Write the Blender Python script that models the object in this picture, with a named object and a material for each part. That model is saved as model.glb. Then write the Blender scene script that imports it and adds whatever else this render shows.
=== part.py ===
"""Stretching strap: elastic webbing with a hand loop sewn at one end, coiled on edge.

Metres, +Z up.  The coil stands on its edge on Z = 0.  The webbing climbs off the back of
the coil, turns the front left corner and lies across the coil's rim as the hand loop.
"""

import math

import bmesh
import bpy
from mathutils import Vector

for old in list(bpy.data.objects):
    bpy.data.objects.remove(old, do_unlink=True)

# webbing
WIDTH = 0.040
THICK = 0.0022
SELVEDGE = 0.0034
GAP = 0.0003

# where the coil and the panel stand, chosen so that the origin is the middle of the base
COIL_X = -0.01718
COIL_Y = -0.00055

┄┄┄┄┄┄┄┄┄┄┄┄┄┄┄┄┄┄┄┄

STATED GOAL:
Go through the listing and copy all of it exactly.

REPLY TO THE EXERCISE:
Write the Blender Python script that models the object in this picture, with a named object and a material for each part. That model is saved as model.glb. Then write the Blender scene script that imports it and adds whatever else this render shows.
=== part.py ===
"""Stretching strap: elastic webbing with a hand loop sewn at one end, coiled on edge.

Metres, +Z up.  The coil stands on its edge on Z = 0.  The webbing climbs off the back of
the coil, turns the front left corner and lies across the coil's rim as the hand loop.
"""

import math

import bmesh
import bpy
from mathutils import Vector

for old in list(bpy.data.objects):
    bpy.data.objects.remove(old, do_unlink=True)

# webbing
WIDTH = 0.040
THICK = 0.0022
SELVEDGE = 0.0034
GAP = 0.0003

# where the coil and the panel stand, chosen so that the origin is the middle of the base
COIL_X = -0.01718
COIL_Y = -0.00055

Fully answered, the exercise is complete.